Terkait, pasal 30 UUD 45 (TNI & Polri sebagai komponen utama) bisa jadi dasar legitimasi Polri untuk act as Military, Connie mengatakan interpretasi tentang wajib bela negara secara universal adalah partisipasi atau ikut dalam Angkatan Perang (Militer atau TNI jika di Indonesia), ketika negara dalam kondisi perang. Jadi, jelas, maksudnya bukan militerisme kepolisian.
“Argumentasi tugas dan tanggung jawab POLRI yang besar tidak berarti harus mendapatkan kewenangan yang maha luas dan tanpa terkendali. Itu semua kewajiban kita untuk turut menjaganya. Sebagaimana ungkapan terkenal : Powers tends to corrupt, absolute power corrupt absolutely,” ujarnya.

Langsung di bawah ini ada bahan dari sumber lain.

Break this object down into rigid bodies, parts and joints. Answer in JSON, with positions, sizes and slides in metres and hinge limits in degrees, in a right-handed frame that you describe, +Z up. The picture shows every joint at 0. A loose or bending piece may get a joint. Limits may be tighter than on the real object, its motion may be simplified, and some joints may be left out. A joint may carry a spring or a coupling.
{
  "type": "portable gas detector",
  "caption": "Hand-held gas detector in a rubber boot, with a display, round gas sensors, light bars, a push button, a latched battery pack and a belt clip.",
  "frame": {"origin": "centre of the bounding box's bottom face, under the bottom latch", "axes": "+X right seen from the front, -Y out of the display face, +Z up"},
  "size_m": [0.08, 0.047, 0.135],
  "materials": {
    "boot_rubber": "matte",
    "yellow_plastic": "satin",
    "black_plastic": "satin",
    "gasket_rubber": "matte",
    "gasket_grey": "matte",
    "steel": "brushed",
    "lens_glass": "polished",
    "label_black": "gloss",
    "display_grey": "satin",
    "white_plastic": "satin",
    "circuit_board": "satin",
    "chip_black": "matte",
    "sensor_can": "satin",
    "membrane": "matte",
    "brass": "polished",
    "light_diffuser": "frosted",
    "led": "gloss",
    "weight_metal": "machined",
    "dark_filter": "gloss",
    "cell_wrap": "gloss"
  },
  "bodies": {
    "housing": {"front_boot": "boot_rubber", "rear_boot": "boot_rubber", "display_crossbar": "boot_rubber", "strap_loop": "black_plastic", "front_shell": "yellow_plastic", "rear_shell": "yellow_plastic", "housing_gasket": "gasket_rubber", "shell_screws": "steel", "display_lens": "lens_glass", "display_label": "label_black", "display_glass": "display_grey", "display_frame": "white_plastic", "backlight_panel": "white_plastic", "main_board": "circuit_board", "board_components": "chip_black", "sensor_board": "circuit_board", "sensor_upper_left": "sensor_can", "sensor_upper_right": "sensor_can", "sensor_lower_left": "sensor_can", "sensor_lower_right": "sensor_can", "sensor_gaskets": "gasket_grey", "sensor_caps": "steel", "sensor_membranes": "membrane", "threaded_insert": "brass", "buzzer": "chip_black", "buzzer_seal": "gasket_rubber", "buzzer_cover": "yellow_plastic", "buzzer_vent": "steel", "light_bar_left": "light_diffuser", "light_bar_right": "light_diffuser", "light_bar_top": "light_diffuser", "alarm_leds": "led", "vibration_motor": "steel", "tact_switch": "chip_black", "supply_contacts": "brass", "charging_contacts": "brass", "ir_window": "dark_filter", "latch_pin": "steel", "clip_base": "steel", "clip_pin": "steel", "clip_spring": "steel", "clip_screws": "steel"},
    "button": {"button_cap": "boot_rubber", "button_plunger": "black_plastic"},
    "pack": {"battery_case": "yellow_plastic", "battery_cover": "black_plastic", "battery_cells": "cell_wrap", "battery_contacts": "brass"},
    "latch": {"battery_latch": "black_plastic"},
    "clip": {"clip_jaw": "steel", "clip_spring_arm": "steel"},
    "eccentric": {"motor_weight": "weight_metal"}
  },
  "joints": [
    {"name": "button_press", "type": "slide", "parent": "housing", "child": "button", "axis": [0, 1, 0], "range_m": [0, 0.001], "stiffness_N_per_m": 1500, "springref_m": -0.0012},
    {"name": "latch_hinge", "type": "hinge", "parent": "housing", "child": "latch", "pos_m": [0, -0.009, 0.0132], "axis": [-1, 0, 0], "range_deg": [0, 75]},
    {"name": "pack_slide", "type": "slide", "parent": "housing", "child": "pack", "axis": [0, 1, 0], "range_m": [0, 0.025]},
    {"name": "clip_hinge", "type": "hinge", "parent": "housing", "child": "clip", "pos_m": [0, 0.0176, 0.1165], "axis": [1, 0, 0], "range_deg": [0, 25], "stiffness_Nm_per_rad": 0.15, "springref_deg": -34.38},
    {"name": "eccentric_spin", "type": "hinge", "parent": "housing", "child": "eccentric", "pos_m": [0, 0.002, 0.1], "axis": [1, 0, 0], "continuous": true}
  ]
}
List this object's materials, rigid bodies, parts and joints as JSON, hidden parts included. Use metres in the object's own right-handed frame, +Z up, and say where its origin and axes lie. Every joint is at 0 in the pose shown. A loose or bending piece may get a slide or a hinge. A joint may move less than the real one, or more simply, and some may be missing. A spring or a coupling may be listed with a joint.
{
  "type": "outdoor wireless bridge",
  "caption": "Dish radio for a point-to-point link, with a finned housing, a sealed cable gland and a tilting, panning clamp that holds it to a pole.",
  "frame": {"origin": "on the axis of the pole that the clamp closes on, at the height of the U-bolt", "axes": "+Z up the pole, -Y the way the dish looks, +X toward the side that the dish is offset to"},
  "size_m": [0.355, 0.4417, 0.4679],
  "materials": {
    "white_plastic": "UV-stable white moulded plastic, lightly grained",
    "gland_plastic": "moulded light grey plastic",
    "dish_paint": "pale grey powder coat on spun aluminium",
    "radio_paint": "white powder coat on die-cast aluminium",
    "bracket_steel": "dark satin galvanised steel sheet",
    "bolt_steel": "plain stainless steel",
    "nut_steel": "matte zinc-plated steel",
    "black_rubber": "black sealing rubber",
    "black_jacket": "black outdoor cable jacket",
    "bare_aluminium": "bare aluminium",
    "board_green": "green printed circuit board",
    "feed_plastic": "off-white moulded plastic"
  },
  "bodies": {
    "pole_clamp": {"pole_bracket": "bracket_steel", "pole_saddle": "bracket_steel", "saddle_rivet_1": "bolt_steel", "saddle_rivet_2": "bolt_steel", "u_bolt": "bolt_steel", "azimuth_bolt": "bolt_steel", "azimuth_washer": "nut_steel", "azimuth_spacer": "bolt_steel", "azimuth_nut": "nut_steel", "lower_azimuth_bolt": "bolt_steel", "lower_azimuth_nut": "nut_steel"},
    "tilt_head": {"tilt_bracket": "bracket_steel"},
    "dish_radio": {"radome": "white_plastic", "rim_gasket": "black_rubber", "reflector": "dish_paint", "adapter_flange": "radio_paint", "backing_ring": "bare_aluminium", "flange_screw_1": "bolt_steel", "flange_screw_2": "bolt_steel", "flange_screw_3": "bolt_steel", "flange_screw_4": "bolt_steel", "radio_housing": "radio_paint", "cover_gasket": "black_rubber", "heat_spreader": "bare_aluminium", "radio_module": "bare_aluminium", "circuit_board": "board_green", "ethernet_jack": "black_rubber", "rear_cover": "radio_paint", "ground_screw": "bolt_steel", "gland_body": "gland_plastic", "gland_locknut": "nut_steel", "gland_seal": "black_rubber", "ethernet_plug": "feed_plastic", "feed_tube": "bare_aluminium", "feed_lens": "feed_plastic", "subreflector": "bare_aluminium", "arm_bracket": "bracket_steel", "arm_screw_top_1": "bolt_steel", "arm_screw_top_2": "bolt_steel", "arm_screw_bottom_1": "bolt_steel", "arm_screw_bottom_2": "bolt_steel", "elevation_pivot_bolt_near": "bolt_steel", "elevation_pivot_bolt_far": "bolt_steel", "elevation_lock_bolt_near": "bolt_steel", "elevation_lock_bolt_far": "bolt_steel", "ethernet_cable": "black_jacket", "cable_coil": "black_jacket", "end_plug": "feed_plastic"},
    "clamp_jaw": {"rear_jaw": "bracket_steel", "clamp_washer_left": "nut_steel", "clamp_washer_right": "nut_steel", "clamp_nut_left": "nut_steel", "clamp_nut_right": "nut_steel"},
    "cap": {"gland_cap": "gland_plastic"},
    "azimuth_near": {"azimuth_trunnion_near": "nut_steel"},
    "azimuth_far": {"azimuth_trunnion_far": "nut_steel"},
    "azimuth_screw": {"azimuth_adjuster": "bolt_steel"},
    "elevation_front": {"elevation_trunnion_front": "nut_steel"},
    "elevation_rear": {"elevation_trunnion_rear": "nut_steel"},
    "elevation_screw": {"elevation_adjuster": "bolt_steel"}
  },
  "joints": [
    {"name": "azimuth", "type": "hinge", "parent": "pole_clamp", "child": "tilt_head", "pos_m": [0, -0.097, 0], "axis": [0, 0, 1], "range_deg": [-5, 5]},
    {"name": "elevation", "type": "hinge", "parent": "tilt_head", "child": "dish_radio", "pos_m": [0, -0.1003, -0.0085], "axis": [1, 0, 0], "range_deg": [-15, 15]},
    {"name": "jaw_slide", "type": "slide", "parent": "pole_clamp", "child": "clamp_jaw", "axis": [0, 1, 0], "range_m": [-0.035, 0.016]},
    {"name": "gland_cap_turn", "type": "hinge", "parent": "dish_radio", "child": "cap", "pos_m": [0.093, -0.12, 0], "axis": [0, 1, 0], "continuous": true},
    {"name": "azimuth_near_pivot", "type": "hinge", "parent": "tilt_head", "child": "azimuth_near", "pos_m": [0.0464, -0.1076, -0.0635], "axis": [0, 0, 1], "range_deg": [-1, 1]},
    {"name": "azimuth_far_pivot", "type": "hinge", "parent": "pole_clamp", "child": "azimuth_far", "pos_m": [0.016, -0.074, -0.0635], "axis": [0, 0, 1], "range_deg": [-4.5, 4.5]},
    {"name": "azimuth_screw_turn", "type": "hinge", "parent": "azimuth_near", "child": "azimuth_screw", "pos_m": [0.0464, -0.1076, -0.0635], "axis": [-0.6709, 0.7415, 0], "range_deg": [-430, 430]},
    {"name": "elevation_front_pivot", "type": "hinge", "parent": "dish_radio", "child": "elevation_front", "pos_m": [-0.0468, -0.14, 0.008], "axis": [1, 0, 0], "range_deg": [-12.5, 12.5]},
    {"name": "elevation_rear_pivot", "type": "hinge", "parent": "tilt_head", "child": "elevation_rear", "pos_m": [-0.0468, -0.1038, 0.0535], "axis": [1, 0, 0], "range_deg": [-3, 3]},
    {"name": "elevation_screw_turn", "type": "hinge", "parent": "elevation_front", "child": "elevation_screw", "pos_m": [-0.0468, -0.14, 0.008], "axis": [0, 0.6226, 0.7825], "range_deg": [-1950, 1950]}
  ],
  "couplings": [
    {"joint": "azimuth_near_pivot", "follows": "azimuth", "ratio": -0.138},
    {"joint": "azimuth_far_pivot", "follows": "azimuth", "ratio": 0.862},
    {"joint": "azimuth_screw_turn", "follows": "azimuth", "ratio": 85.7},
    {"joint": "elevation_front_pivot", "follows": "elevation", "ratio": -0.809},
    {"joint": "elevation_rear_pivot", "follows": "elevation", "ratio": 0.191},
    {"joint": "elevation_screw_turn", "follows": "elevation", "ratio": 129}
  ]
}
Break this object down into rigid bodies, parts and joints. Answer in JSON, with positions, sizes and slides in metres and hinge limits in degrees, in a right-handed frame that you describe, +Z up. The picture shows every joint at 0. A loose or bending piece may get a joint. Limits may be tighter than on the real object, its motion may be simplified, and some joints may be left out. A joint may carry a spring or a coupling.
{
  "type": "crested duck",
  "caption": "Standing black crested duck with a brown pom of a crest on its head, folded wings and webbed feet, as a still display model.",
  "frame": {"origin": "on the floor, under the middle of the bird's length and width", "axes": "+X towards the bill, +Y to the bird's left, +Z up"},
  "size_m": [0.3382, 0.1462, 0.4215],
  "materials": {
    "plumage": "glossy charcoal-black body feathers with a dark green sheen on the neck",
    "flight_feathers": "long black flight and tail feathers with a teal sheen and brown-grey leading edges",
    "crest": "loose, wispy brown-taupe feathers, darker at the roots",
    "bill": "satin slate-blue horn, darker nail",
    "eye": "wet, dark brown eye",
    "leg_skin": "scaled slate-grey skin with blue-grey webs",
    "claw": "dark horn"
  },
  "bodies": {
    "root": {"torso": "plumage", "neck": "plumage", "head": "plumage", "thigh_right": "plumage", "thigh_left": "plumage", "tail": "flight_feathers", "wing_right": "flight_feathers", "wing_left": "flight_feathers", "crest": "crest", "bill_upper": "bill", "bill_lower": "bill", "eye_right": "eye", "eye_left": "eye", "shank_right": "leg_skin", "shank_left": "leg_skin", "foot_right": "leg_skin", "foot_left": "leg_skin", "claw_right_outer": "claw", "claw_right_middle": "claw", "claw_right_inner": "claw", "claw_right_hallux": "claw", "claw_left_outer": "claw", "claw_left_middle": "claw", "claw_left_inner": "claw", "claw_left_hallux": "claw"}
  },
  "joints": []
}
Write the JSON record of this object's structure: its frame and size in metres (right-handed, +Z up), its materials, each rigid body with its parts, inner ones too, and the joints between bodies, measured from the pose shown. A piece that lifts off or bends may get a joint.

Terkait kasus Ferdy Sambo alias FS, Connie menjelaskan kasus Sambo adalah konsekuensi logis dari prinsip Komando militer yang hirarkis (catat: bukan generalisir). Sehingga sejak awal kasus ini muncul, saya sudah sampaikan jika prinsip Komando Militer itu masih tetap dibiarkan berada di dalam kepolisian, maka selama itu akan selalu ada potensi untuk dapat diselewengkan, dan dapat menyeret korban berbentuk ‘rombongan’ dari dalam kepolisian sendiri, sebagaimana dalam kasus Sambo
Inilah yang harus publik perhatikan dan dapat dibahas terbuka demi kebaikan Polri sendiri dan kesempurnaan kita dalam bertata negara, untuk kemudian dari pembahasan tersebut dapat dilakukan reformasi dan restrukturisasi secara mendasar. Dengan menanamkan kembali prinsip mendasar bentuk dan sistem kepolisian sipil.
“Dari semua prinsip dan asas kepolisian universal yang saya jelaskan ini, akan sangat menjadi aneh ketika kita menolak untuk diperbandingkan dengan alasan “Polri kita punya karakteristik yang khas”. Kalau argumennya sekedar, karateristik khas, hati hati loh karena karakteristik khas itu kan bisa luas jabarannya: aneh, nyentrik, ajaib, or worst “gila”, hahaha….. jangan sampai kan?,” ungkapnya.
“Justru karena kita mencintai garda terdepan bangsa kita, TNI dan Polri, maka kita harus terus mengawal kesempurnaan dan kernormalan mereka,” pungkasnya.